4) Snuggle. It doesn't hurt, in fact it makes things easier on everyone. Soon they'll be running around and you'll have to beg them for a quick snuggle. 

5) Swaddle.

6) Don't compare babies. They are as unique as God intended them to be and love them for it, even when they won't nap or finish eating in five minutes. 

7) They will eventually nap. Give them time, not all babies come out of the womb ready for Baby Wise. Sorry Reese, please forgive your schedule happy mom, but thanks for cooperating now.

8) I can't do this on my own, I've never depended on God's strength more than in the past three months. I am thankful that when I am weak, He is strong. 

9) Babies know when you're stressed. I used to think that was kind of bogus, but I believe it now. I think Reese and I have both mellowed out tremendously in the past month and I attribute most of that to me taking a chill pill. 

10) Learn the phrase, "Why thank you, Trader Joe's checkout man, yes I would love some help out." 

11) Tell your husband you love him, because every day around 5:00 he comes in and saves the day with a  breath of fresh air and energy to play with the kids, even after a long day at work. 


7 comments:

wolfe said...

...so let go let go, oh just get in, it's so amazing here, it's alright..."I'm sure when we were listening to this song on repeat thinking of Rhe in a tutu spinning in the front room we never thought it would apply to your babes...but here's to growing up and you becoming such a beautiful mother.

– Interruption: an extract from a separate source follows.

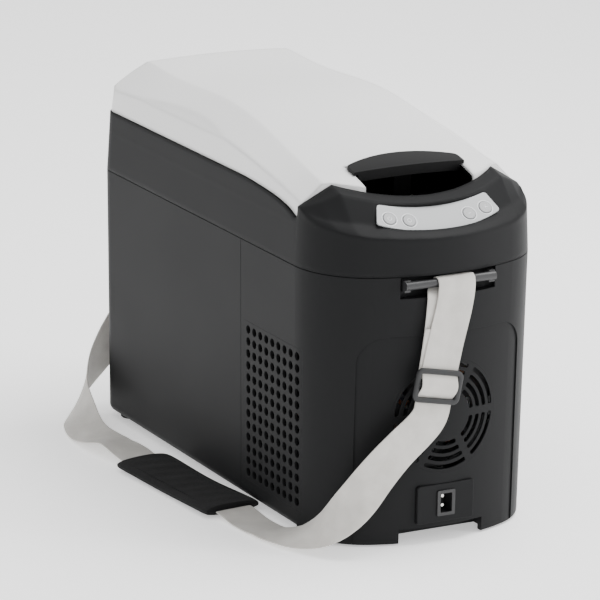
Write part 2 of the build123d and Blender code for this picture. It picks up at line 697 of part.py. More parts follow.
with BuildPart() as lid_liner:
    add(lid_form(LID_WALL + FIT))
    add(slab(REAR_X, SHELF_END_X + 4, LID_FILL_HALF_Y, LINER_PLATE_Z, LINER_PLATE_Z + LINER_PLATE_T), mode=Mode.INTERSECT)
    add(mouth(-5, LINER_PLATE_Z - 8, LINER_PLATE_Z))
    add(mouth(-8, LINER_PLATE_Z - 6, LINER_PLATE_Z + LINER_PLATE_T), mode=Mode.SUBTRACT)
    add(slab(PIVOT_X, PIVOT_X + 30, 13, 290, 310), mode=Mode.SUBTRACT)
finish(lid_liner, "lid_liner")

with BuildPart() as lid_gasket:
    add(mouth(6, FLANGE_TOP + LINER_T + FIT, LINER_PLATE_Z))
    add(mouth(1, FLANGE_TOP, LINER_PLATE_Z + 1), mode=Mode.SUBTRACT)
finish(lid_gasket, "lid_gasket")

with BuildPart() as lid_foam:
    add(lid_form(LID_WALL + FIT))
    add(slab(REAR_X, PIVOT_X - 20.2, LID_FILL_HALF_Y, LINER_PLATE_Z + LINER_PLATE_T, LID_HEIGHT), mode=Mode.INTERSECT)
finish(lid_foam, "lid_foam")

for side, name in ((-1, "left_hinge_pin"), (1, "right_hinge_pin")):
    with BuildPart() as hinge_pin:
        add(hinge_barrel(side * HINGE_Y, 34, HINGE_PIN_R))
    finish(hinge_pin, name)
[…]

Bennett and the Jets said...

Supermom! You are doing so amazing!

natasha {schue love} said...

Love this post Lisa!! It's definitely prepping me for things to come!! Hope all is well! xo

Valene said...

In 28 weeks when I have babe #2 I will definitely be re-reading this post... I have similar worries now that I'm pregnant!!! Glad to know that with time it will get easier... You're such a great influence and resource... Stay strong mama!! We can do this!!!

Robeson Family. said...

Love this. Love you. Love the babes.

Jeni said...

Great post Lisa! Love you!

kristensmith said...

Love this! I feel this way and I only have ONE kid! Newborns are hard work...

She is beautiful! You scored some cute kids :) So did I!